Government Overplays Hand in Seizure of Suffragette Tax Resister’s Goods

The Vote

From the issue of The Vote:

Is It Illegal Distraint?

Goods were seized from Mrs. Tollemache, of Batheaston Villa, Bath, for refusal to pay Property Tax and Inhabited House duty. The tax collector threatened to put a man in possession for five days, but this was quite easily circumvented by acting on the instructions of the League, and the goods were then promptly removed to the White Hart Hotel, where they will be sold by public auction .

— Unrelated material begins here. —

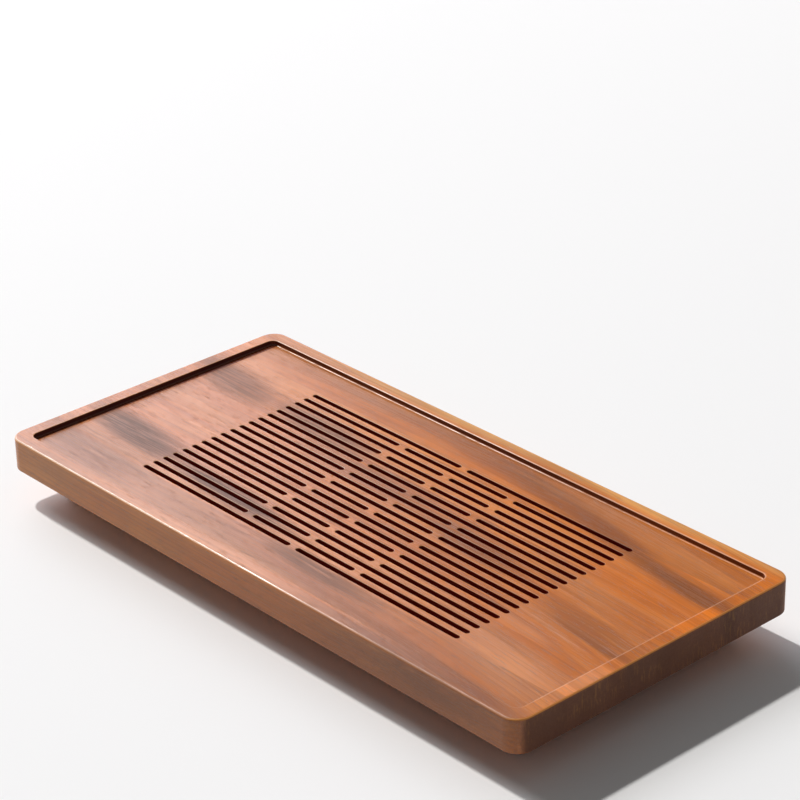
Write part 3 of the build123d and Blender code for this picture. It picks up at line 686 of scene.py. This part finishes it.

For a tax amounting to £15, goods were seized far exceeding in value the required sum, and it is therefore hoped that this will afford an opportunity to sue for illegal distraint.

Also in that issue, the National Executive Committee of the Women’s Freedom League stated “the reasons which have led them to refrain from militant action at this juncture.” Leading up to their explanation, they reminded readers, among other things, that the W.F.L. “was the first Suffrage society to make tax resistance a part of its official programme.”

Another article covered an “At Home” meeting at which “Miss [Nina] Boyle gave a graphic account of the St. Rollox Division by-election at Glasgow, and of the spirited tax resistance protest by Miss [Janet Legate] Bunten, whose fine was paid without her consent.”